If "faults" like bossiness, too much giving of criticism, or poor listening habits are seen as insufficient skills, the solution leaps right out: learn better skills! A good marriage communication skills upgrade can make a massive difference in this arena.

Some faults are totally out of bounds

Do keep in mind that while patience, time, love, and skill-learning are likely to nurture growth for both of you, certain faults are totally out of bounds, namely the Big Three A's of addictions, affairs, and excessive anger. Especially when extreme and ongoing, these three behaviors call into question the validity of continuing a marriage.

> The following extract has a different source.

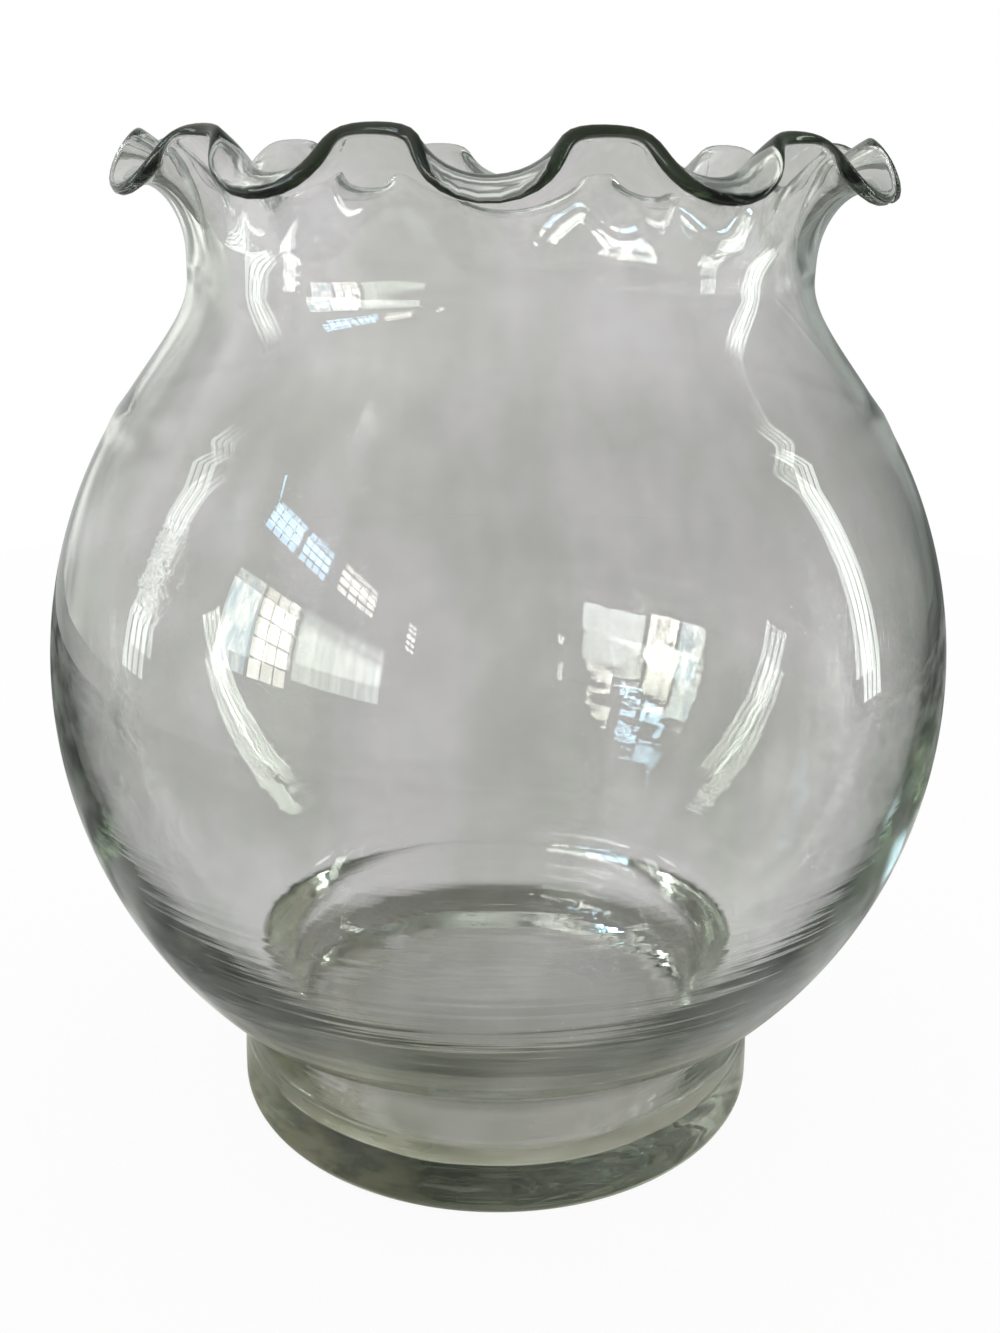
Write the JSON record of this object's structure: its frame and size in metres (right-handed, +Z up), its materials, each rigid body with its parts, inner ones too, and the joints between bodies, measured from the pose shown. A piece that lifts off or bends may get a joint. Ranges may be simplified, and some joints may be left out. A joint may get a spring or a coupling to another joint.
{
  "type": "footed ivy bowl",
  "caption": "Clear glass ivy bowl: a round globe on a short hollow foot, with a waisted neck and a crimped, fire-polished rim.",
  "frame": {"origin": "on the floor under the middle of the foot, at the centre of the part's bounding box", "axes": "+Z up out of the mouth, -Y towards the front of the bowl in the picture, +X to the right in the picture"},
  "size_m": [0.165, 0.165, 0.1836],
  "materials": {
    "clear_glass": "clear blown glass with a faint grey-green cast, glossy, with a fire-polished edge"
  },
  "bodies": {
    "root": {"bowl": "clear_glass", "foot": "clear_glass"}
  },
  "joints": []
}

As your attitude towards your spouse's minor bad habits, faults and flaws becomes more accepting, you are likely to gain the patience and tranquility to let time do it's work. In addition, finding better ways that you yourself can handle your partner's quirks and less desirable habits is vital. That's a far better strategy that continually drawing attention to what you don't like. Lastly, you might benefit from trying the sunshine strategy of "catch them doing something right." If your spouse shows a bit of the alternative to the "fault" you don't like, call attention to the good trait. Praise it. Shower your spouse with appreciation, smiles, hugs. Most spouses do gradually change over time, growing from the nurturing environment of a loving marriage partnership.